Des milliers d’agriculteurs ont manifesté ces derniers jours dans toute l’Europe, de la Roumanie à la Pologne en passant par la France et l’Allemagne. Ces manifestations ont été récupérées par des mouvements d’extrême droite qui cherchent à exploiter le mécontentement des agriculteurs à des fins politiques avant les élections européennes de juin.
Les raisons de ces manifestations sont liées à des situations spécifiques telles que l’excès de réglementation, l’introduction de taxes sur le carburant des tracteurs ou la décision de Bruxelles de suspendre les droits d’importation sur les produits ukrainiens. En même temps, il y a un fil conducteur dans ces protestations : une forte opposition au Green Deal de l’UE et aux ambitions « de la ferme à la fourchette ».
L’EFFAT partage certaines des préoccupations des agriculteurs, en particulier en ce qui concerne les faibles revenus que les petits agriculteurs reçoivent pour leur travail, la concurrence déloyale des pays tiers et l’absence de mesures de transition justes pour mettre en œuvre les objectifs du Green Deal. Nous soulignons que si les conditions des petits agriculteurs sont difficiles, celles des travailleurs agricoles sont tout simplement insupportables. Cependant, il doit être clair que le principal défi auquel est confronté le secteur agricole européen n’est pas la stratégie « de la ferme à la fourchette », mais la répartition inéquitable des richesses tout au long de la chaîne alimentaire. Alors que les chaînes de distribution, les grandes entreprises agrochimiques et les actionnaires des géants de l’agroalimentaire engrangent chaque année des bénéfices records, les travailleurs agricoles et alimentaires et les petits exploitants luttent pour mettre de la nourriture sur leur table. Le point de départ pour s’attaquer à ce paradoxe inacceptable est de traiter les problèmes systémiques tels que la concentration du pouvoir tout au long de la chaîne alimentaire, la spéculation sur les marchés des matières premières alimentaires, une approche non durable des accords commerciaux et la financiarisation du secteur agroalimentaire.

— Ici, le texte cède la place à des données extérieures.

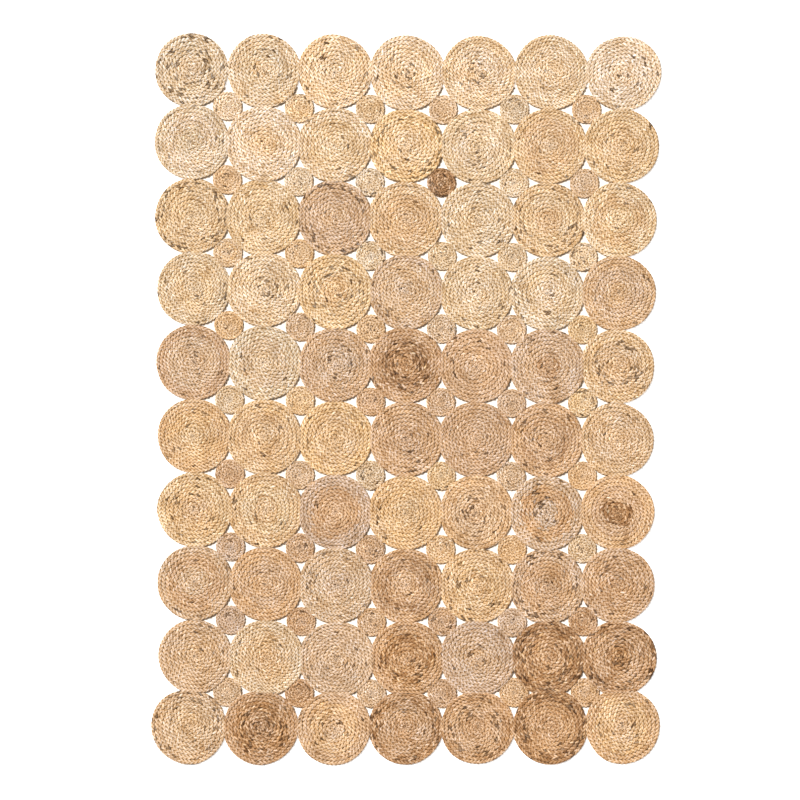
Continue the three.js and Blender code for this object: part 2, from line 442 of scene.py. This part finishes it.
def cloud(spots, rng):
    """Soft patches about a hand wide: the sum of six plane waves of chance direction and length, divided
    by its root mean square."""
    way = rng.uniform(0, 2 * np.pi, CLOUD_WAVES)
    wave = 2 * np.pi / rng.uniform(*CLOUD_LENGTH, CLOUD_WAVES)
    start = rng.uniform(0, 2 * np.pi, CLOUD_WAVES)
    waves = spots @ np.stack([np.cos(way), np.sin(way)]) * wave + start
    return np.cos(waves).sum(1) / np.sqrt(CLOUD_WAVES / 2)


# Where the heart and the middle turns end, as shares of the reach, how far that differs from coil to
# coil, and how far lobes stray into the next zone in clouds and one by one.
ZONE_ENDS = (0.34, 0.68)
ZONE_END_SPREAD = 0.03
ZONE_CLOUD = 0.03
ZONE_NOISE = 0.05

# A strand's drift has a new value every DRIFT_LOBES lobes, up to DRIFT_PAST_END past the last.
DRIFT_LOBES = 36
DRIFT_PAST_END = 40

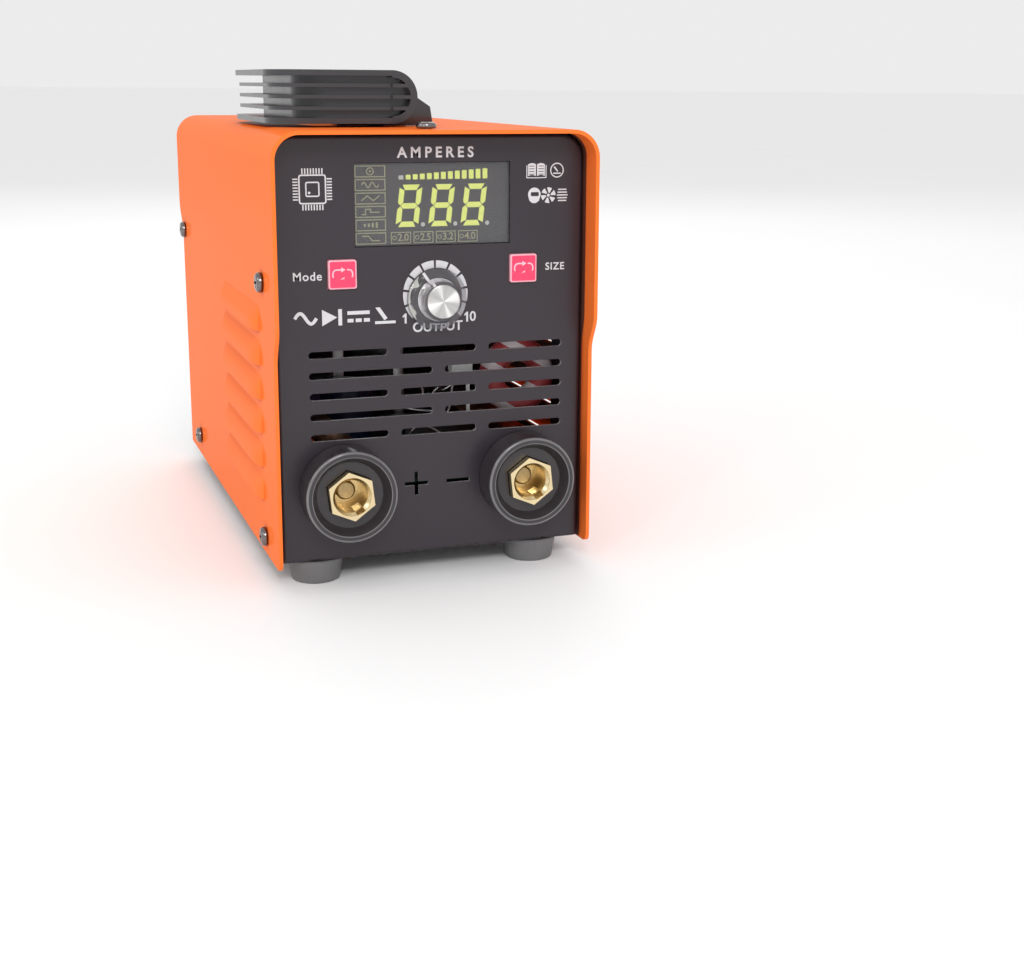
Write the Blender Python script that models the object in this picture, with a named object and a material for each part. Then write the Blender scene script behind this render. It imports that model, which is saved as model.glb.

Nous regrettons que ces questions ne soient pas suffisamment mises en avant dans les manifestations des agriculteurs.
La stratégie « de la ferme à la table » n’est pas le problème, mais elle fait partie de la solution car elle montre la voie à suivre pour rendre notre secteur agricole plus durable.
Dans le même temps, les objectifs écologiques ne peuvent pas être imposés unilatéralement par Bruxelles, sinon ils ne seraient manifestement pas acceptés par la société, comme c’est le cas actuellement.
Le moyen de renverser cette perception n’est pas d’abandonner ces objectifs, mais de les mettre en œuvre par le biais de mesures de transition justes qui prennent en compte les intérêts des travailleurs agricoles, des petits agriculteurs et des communautés rurales dans leur ensemble, comme l’EFFAT l’a demandé. Cela nécessite des mesures concrètes telles que la mise en œuvre de politiques environnementales par le biais d’évaluations rigoureuses de l’impact socio-économique, l’implication des partenaires sociaux dans la gestion de la transition et l’établissement d’un lien entre l’octroi de fonds publics pour la transition verte et les conditions sociales. En outre, les investissements dans la formation, la sécurité sociale et les parcours de transition d’un emploi à l’autre doivent être renforcés pour protéger les emplois et les revenus des travailleurs agricoles.
Mais tout cela ne sera pas possible si l’Europe retourne à l’austérité et si la paix n’est pas rétablie en Europe et dans le monde.